• [DIRECTIVE]
Gather all lines in the entries that include the word "picture".

• [RECORDS FOR THE EXERCISE]

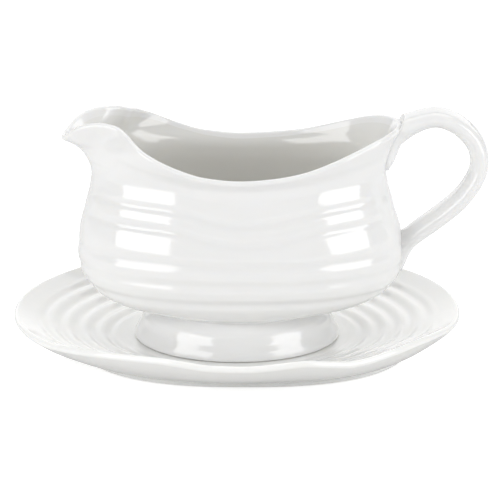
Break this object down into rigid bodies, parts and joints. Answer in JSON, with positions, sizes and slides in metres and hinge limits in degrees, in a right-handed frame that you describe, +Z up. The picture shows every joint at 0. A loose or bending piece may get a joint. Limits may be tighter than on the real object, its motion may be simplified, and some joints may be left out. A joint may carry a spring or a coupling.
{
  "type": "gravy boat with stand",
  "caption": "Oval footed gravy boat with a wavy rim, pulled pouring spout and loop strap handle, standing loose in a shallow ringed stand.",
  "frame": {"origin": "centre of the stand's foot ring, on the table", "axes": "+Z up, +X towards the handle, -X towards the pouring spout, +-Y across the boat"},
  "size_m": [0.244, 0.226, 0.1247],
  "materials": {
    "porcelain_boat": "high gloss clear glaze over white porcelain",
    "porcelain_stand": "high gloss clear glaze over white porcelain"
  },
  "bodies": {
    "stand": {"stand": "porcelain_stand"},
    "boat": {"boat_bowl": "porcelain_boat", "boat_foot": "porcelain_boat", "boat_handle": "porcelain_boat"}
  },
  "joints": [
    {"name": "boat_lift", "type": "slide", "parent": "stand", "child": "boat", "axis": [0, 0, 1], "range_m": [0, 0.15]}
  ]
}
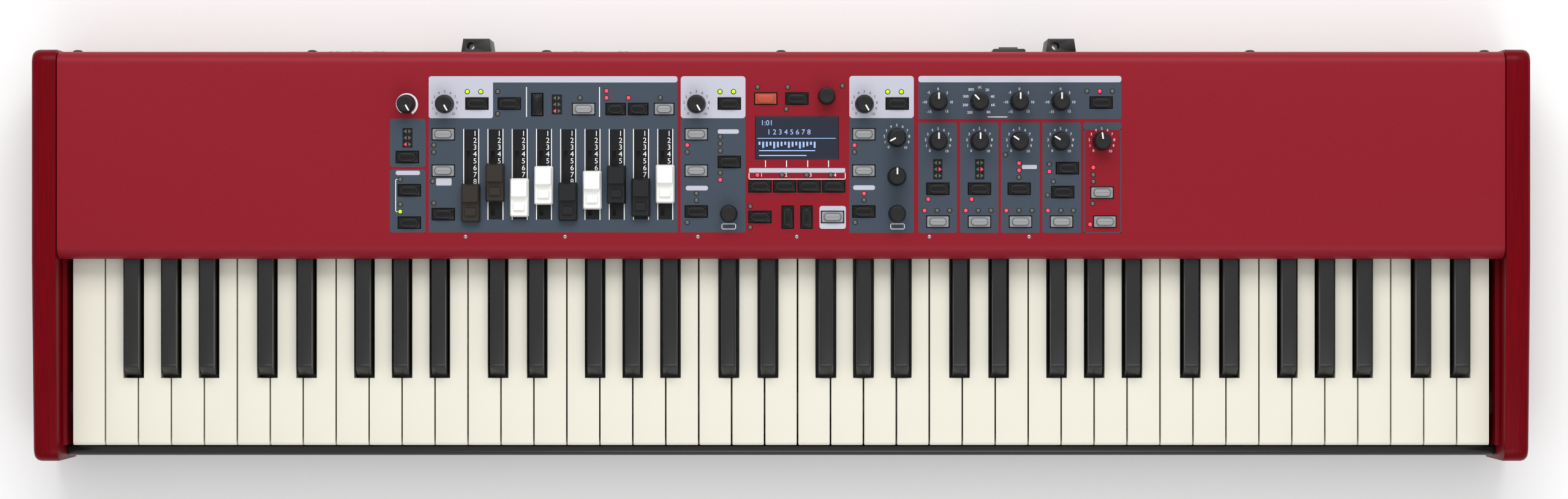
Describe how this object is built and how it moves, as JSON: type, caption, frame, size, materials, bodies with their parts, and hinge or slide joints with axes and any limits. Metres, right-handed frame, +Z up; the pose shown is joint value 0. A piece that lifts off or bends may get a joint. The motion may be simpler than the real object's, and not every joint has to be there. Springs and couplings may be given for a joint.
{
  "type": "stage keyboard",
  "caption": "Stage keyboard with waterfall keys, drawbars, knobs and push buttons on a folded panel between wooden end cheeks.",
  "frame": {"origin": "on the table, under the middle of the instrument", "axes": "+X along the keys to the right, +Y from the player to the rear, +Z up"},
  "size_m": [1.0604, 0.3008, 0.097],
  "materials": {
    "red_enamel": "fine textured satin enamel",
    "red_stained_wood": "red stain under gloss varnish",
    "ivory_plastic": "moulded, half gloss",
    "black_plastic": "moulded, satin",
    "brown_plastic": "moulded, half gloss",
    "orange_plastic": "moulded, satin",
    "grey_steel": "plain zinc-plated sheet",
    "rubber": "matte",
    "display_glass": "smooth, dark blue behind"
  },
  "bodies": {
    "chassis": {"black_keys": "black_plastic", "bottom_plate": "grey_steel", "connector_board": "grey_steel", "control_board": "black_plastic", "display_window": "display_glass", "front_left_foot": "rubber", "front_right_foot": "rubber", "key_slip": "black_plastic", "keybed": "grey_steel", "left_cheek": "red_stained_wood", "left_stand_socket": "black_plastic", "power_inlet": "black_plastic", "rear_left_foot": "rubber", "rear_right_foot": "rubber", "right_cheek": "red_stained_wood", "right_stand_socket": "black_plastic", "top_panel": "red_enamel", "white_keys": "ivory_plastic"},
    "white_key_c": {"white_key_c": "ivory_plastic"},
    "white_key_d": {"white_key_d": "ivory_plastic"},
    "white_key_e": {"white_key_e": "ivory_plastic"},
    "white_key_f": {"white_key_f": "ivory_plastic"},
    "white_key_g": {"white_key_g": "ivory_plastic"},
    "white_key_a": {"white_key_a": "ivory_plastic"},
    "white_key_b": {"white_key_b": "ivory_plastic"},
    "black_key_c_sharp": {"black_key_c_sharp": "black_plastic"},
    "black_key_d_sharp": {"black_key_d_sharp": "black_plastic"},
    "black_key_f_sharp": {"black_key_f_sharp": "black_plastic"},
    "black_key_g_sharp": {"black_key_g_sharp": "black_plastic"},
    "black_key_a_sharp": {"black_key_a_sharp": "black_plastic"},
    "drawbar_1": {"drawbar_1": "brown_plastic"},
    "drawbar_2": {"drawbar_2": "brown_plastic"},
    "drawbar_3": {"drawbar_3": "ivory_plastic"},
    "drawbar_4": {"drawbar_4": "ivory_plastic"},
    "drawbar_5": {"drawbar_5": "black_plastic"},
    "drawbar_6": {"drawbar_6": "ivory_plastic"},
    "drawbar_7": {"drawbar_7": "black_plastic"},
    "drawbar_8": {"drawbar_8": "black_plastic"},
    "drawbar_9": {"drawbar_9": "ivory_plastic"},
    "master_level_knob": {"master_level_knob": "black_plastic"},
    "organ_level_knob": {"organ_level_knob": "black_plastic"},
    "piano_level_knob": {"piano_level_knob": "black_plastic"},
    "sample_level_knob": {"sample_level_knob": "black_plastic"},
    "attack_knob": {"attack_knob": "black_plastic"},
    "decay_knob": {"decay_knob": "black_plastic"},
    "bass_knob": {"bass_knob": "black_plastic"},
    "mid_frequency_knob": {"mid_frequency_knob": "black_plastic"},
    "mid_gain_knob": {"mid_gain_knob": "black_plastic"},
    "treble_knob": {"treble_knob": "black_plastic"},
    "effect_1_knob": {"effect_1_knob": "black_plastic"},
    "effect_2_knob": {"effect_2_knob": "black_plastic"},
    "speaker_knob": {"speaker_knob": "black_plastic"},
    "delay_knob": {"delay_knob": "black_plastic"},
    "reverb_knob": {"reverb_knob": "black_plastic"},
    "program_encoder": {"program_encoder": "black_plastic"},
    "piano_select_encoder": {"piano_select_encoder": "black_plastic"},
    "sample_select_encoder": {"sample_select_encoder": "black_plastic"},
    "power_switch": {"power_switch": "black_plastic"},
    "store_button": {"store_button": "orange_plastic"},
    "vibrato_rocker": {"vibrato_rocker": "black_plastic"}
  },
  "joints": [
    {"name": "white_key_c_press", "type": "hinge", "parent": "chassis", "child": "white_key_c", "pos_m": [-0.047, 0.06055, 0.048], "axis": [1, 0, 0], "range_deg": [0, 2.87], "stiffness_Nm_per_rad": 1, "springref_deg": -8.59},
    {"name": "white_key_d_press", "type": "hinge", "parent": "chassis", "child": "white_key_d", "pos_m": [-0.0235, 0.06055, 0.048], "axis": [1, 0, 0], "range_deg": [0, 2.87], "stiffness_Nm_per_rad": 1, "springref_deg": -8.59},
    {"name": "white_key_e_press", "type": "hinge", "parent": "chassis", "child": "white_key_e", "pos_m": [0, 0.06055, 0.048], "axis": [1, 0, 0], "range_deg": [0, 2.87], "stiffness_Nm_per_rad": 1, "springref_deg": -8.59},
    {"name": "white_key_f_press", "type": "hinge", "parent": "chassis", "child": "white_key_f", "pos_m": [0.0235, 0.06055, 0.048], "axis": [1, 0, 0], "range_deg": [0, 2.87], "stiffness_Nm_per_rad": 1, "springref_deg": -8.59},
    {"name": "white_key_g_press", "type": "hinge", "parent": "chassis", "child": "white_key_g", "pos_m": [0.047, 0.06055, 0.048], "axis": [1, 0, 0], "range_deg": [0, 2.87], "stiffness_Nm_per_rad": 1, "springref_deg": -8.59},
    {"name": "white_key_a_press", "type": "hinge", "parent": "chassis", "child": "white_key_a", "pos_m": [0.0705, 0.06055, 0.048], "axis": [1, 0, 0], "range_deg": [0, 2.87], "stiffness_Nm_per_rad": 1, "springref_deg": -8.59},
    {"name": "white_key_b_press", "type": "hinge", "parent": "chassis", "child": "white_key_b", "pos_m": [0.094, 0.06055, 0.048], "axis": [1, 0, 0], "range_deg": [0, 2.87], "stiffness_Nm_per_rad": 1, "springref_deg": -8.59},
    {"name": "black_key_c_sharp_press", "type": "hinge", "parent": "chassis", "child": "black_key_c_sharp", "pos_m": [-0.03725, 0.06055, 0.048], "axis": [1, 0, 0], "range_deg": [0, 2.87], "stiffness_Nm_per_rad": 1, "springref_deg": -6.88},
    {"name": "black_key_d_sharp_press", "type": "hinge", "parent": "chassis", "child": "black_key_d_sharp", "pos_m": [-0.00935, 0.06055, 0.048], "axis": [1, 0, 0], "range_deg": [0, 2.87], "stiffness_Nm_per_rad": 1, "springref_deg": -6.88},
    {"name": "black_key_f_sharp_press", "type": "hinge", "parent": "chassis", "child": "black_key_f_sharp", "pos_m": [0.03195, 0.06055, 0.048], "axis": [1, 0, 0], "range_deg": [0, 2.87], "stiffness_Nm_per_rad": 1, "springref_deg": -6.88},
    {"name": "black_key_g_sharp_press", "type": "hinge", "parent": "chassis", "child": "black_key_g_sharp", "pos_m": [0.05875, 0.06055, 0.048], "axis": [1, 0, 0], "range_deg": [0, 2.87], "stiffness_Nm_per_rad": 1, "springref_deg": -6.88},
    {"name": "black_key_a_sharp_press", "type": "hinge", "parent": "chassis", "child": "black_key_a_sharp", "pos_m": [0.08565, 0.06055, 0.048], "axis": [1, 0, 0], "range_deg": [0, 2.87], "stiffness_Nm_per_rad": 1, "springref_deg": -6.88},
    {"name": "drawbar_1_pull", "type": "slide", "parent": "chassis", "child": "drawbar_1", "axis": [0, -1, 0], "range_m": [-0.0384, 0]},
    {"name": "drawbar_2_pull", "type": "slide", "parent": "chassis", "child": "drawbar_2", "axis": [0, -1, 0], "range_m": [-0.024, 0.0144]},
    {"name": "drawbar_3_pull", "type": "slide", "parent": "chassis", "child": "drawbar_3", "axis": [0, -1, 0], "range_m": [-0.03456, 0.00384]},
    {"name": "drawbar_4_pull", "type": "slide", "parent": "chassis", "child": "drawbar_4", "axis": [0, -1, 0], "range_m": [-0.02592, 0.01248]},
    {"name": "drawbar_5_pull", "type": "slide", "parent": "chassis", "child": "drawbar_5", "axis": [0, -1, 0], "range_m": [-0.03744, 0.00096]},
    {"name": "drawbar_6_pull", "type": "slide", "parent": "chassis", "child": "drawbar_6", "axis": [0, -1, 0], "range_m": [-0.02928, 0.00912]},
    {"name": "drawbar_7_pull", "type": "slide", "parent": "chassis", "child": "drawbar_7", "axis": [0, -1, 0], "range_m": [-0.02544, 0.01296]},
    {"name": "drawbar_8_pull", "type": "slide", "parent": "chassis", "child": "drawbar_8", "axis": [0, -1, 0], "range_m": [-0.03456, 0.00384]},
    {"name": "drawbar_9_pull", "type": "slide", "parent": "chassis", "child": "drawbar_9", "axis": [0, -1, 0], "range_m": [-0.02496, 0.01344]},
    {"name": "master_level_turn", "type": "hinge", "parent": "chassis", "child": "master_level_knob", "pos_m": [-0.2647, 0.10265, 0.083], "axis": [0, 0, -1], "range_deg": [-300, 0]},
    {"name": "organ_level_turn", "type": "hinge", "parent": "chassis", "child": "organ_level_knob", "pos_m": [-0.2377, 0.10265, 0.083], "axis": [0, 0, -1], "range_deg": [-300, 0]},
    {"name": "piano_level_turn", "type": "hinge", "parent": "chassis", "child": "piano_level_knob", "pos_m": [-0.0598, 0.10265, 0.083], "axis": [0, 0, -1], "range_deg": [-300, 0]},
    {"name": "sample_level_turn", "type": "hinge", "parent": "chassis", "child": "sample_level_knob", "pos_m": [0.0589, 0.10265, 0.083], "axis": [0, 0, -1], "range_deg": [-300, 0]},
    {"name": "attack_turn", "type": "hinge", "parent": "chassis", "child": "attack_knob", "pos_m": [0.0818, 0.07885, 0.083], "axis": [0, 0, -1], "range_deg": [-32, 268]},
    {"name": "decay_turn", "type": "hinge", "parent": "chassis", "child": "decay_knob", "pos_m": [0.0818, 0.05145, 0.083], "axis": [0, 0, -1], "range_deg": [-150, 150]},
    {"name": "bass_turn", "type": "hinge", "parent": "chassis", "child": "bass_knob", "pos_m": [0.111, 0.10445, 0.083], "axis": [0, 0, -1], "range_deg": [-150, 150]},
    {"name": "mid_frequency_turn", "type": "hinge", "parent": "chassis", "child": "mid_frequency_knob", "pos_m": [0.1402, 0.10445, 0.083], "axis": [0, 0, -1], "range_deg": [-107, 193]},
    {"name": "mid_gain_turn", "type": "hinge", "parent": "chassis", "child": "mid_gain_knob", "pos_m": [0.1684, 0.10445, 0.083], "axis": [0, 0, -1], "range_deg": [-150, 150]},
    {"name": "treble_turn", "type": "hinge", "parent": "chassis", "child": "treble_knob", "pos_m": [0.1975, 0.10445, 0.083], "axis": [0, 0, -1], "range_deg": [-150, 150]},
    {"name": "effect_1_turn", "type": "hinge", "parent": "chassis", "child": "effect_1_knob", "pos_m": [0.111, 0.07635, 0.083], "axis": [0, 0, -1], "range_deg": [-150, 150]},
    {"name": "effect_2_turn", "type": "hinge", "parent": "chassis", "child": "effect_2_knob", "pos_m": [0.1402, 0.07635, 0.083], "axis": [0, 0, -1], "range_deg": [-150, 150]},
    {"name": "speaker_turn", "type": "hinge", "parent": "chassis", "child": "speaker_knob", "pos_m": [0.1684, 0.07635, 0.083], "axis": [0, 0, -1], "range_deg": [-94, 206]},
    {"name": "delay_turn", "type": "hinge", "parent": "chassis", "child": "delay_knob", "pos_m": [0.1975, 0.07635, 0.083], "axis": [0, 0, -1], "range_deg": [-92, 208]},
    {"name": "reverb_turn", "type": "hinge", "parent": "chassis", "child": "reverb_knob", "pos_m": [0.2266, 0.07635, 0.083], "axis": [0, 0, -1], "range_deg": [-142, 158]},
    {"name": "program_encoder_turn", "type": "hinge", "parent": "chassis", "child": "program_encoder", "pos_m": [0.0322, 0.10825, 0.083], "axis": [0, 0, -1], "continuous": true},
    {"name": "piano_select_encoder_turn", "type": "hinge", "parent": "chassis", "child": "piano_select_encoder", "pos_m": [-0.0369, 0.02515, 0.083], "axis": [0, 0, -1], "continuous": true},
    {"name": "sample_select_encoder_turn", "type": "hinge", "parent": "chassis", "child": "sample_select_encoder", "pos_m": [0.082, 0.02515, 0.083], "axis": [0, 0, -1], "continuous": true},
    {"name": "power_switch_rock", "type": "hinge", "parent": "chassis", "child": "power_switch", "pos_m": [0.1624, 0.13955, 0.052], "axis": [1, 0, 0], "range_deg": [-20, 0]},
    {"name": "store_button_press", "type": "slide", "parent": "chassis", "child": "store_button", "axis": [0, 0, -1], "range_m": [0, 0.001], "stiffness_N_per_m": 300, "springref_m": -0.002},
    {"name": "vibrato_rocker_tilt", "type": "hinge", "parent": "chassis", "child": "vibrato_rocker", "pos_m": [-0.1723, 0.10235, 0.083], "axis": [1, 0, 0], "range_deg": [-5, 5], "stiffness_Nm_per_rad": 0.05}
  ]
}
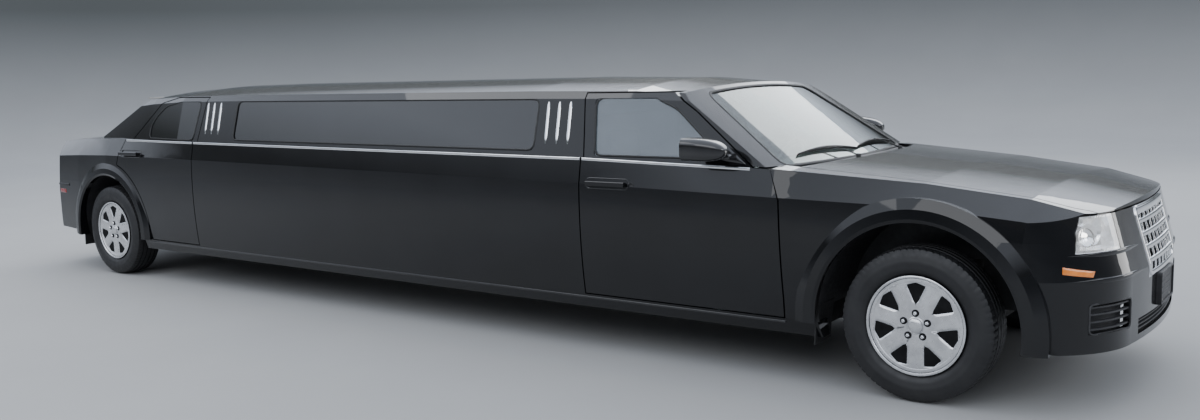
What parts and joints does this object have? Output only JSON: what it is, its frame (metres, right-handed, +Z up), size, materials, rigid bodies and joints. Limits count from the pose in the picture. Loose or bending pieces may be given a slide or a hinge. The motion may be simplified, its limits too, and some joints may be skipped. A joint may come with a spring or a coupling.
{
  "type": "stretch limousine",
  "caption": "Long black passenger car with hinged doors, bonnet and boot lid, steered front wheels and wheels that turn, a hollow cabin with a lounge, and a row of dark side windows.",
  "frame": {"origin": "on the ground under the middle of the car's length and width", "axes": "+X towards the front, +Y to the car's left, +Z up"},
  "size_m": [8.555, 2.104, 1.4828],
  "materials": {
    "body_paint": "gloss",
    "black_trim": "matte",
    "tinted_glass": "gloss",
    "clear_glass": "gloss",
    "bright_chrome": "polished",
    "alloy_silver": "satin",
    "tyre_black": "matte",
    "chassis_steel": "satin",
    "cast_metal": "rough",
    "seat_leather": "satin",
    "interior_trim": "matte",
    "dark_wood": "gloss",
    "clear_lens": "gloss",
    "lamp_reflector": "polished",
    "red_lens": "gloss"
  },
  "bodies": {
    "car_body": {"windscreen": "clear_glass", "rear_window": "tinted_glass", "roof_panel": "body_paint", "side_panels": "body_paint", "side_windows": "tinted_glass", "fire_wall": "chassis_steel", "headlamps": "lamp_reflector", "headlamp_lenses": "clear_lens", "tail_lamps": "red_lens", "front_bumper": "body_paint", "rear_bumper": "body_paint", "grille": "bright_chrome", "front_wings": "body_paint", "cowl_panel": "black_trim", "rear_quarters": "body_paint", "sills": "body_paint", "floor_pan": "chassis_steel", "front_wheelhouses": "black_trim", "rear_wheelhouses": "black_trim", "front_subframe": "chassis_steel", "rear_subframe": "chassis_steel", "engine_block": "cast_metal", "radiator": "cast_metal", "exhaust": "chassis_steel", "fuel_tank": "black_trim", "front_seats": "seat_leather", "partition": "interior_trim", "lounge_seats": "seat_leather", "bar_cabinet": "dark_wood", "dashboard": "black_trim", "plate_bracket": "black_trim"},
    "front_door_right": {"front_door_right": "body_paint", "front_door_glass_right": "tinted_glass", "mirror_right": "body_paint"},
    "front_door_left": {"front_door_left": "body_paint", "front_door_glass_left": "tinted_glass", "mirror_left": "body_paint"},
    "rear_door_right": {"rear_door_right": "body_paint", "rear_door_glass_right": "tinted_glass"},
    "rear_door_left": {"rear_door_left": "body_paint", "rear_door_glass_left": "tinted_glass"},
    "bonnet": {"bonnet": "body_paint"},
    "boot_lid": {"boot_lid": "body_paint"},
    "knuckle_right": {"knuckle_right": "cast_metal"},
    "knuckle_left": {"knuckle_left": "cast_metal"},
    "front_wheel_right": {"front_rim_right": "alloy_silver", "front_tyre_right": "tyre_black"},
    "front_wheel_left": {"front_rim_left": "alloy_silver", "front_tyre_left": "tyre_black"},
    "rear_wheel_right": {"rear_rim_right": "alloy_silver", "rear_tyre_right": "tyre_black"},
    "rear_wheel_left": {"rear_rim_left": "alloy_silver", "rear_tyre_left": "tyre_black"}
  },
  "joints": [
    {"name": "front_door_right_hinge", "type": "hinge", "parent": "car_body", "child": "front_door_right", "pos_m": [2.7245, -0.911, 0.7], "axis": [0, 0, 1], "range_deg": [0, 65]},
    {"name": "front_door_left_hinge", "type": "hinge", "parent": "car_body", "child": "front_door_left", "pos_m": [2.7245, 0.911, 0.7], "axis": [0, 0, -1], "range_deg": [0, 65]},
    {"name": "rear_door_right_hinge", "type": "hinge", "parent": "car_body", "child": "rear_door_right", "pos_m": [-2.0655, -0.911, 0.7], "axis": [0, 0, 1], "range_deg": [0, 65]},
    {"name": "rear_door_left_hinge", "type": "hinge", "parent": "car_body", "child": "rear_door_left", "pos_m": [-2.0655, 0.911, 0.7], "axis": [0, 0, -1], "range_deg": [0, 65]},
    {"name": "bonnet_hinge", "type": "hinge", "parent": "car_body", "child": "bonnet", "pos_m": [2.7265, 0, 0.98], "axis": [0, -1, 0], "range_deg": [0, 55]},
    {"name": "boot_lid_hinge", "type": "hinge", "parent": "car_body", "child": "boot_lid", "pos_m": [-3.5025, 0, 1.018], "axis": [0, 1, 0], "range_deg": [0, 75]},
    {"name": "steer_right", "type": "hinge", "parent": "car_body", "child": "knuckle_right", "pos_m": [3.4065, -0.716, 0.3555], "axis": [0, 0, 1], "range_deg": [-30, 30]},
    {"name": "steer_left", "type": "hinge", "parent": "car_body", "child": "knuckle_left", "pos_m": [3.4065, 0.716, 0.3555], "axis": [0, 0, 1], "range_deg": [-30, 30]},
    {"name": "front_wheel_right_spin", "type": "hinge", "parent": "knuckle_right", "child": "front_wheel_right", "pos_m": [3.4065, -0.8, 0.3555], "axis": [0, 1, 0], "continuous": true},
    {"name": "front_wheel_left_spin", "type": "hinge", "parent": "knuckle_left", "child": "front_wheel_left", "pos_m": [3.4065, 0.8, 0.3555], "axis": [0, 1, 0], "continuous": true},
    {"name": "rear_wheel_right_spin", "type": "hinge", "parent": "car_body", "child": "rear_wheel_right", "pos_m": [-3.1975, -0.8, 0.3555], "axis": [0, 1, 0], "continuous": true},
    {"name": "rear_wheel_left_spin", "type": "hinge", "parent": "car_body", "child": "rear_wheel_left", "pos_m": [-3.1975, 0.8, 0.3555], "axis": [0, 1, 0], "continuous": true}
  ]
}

• [EXPECTED ANSWER]
Break this object down into rigid bodies, parts and joints. Answer in JSON, with positions, sizes and slides in metres and hinge limits in degrees, in a right-handed frame that you describe, +Z up. The picture shows every joint at 0. A loose or bending piece may get a joint. Limits may be tighter than on the real object, its motion may be simplified, and some joints may be left out. A joint may carry a spring or a coupling.
What parts and joints does this object have? Output only JSON: what it is, its frame (metres, right-handed, +Z up), size, materials, rigid bodies and joints. Limits count from the pose in the picture. Loose or bending pieces may be given a slide or a hinge. The motion may be simplified, its limits too, and some joints may be skipped. A joint may come with a spring or a coupling.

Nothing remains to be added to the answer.